+++ DATASET SECTION

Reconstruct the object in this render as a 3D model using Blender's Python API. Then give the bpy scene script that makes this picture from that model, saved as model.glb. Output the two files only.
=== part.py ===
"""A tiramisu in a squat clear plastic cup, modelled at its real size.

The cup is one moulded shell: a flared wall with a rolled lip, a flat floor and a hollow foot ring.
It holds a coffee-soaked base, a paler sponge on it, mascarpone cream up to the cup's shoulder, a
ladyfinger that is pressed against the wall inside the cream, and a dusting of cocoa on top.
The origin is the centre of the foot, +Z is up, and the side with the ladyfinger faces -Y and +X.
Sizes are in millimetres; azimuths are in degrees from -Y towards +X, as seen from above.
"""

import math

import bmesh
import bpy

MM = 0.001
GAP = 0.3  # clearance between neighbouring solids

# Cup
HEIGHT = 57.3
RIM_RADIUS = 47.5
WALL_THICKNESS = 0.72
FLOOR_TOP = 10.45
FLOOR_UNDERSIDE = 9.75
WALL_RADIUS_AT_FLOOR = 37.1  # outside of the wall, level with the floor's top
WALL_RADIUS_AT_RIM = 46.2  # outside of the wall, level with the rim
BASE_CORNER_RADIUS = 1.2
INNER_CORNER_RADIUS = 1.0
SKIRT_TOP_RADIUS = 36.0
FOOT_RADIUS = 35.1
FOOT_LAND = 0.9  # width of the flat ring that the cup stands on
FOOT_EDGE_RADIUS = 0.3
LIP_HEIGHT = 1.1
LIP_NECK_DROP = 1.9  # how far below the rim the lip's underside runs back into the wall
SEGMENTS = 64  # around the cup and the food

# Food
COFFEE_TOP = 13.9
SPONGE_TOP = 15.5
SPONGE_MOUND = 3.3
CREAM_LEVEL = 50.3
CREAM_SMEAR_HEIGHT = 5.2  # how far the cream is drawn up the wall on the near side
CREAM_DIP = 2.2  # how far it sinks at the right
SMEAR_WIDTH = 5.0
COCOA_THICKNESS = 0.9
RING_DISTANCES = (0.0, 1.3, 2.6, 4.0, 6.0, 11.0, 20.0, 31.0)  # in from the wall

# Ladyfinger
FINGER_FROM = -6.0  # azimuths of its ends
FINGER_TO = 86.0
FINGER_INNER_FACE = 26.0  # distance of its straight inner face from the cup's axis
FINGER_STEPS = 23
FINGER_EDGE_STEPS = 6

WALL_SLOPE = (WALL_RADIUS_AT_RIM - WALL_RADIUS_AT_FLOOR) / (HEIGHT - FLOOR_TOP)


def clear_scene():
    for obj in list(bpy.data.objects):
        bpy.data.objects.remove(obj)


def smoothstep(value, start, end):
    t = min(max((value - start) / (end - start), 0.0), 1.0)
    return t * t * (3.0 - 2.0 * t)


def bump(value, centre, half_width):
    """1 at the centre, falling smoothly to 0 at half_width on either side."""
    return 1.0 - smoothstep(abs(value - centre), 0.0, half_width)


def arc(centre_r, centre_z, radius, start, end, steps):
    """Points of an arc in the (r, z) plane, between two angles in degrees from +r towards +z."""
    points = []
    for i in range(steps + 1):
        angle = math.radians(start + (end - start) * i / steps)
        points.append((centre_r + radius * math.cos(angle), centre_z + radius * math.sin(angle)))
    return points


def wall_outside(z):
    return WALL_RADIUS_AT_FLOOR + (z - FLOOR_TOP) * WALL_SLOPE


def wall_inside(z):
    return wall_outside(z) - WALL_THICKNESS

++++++

> [TASK DIRECTIONS]: Lines from the beginning of the data above through the line containing "bpy.data.objects.remove(obj)" are to be returned exactly, and no others.

> [TASK SOLUTION]:
Reconstruct the object in this render as a 3D model using Blender's Python API. Then give the bpy scene script that makes this picture from that model, saved as model.glb. Output the two files only.
=== part.py ===
"""A tiramisu in a squat clear plastic cup, modelled at its real size.

The cup is one moulded shell: a flared wall with a rolled lip, a flat floor and a hollow foot ring.
It holds a coffee-soaked base, a paler sponge on it, mascarpone cream up to the cup's shoulder, a
ladyfinger that is pressed against the wall inside the cream, and a dusting of cocoa on top.
The origin is the centre of the foot, +Z is up, and the side with the ladyfinger faces -Y and +X.
Sizes are in millimetres; azimuths are in degrees from -Y towards +X, as seen from above.
"""

import math

import bmesh
import bpy

MM = 0.001
GAP = 0.3  # clearance between neighbouring solids

# Cup
HEIGHT = 57.3
RIM_RADIUS = 47.5
WALL_THICKNESS = 0.72
FLOOR_TOP = 10.45
FLOOR_UNDERSIDE = 9.75
WALL_RADIUS_AT_FLOOR = 37.1  # outside of the wall, level with the floor's top
WALL_RADIUS_AT_RIM = 46.2  # outside of the wall, level with the rim
BASE_CORNER_RADIUS = 1.2
INNER_CORNER_RADIUS = 1.0
SKIRT_TOP_RADIUS = 36.0
FOOT_RADIUS = 35.1
FOOT_LAND = 0.9  # width of the flat ring that the cup stands on
FOOT_EDGE_RADIUS = 0.3
LIP_HEIGHT = 1.1
LIP_NECK_DROP = 1.9  # how far below the rim the lip's underside runs back into the wall
SEGMENTS = 64  # around the cup and the food

# Food
COFFEE_TOP = 13.9
SPONGE_TOP = 15.5
SPONGE_MOUND = 3.3
CREAM_LEVEL = 50.3
CREAM_SMEAR_HEIGHT = 5.2  # how far the cream is drawn up the wall on the near side
CREAM_DIP = 2.2  # how far it sinks at the right
SMEAR_WIDTH = 5.0
COCOA_THICKNESS = 0.9
RING_DISTANCES = (0.0, 1.3, 2.6, 4.0, 6.0, 11.0, 20.0, 31.0)  # in from the wall

# Ladyfinger
FINGER_FROM = -6.0  # azimuths of its ends
FINGER_TO = 86.0
FINGER_INNER_FACE = 26.0  # distance of its straight inner face from the cup's axis
FINGER_STEPS = 23
FINGER_EDGE_STEPS = 6

WALL_SLOPE = (WALL_RADIUS_AT_RIM - WALL_RADIUS_AT_FLOOR) / (HEIGHT - FLOOR_TOP)


def clear_scene():
    for obj in list(bpy.data.objects):
        bpy.data.objects.remove(obj)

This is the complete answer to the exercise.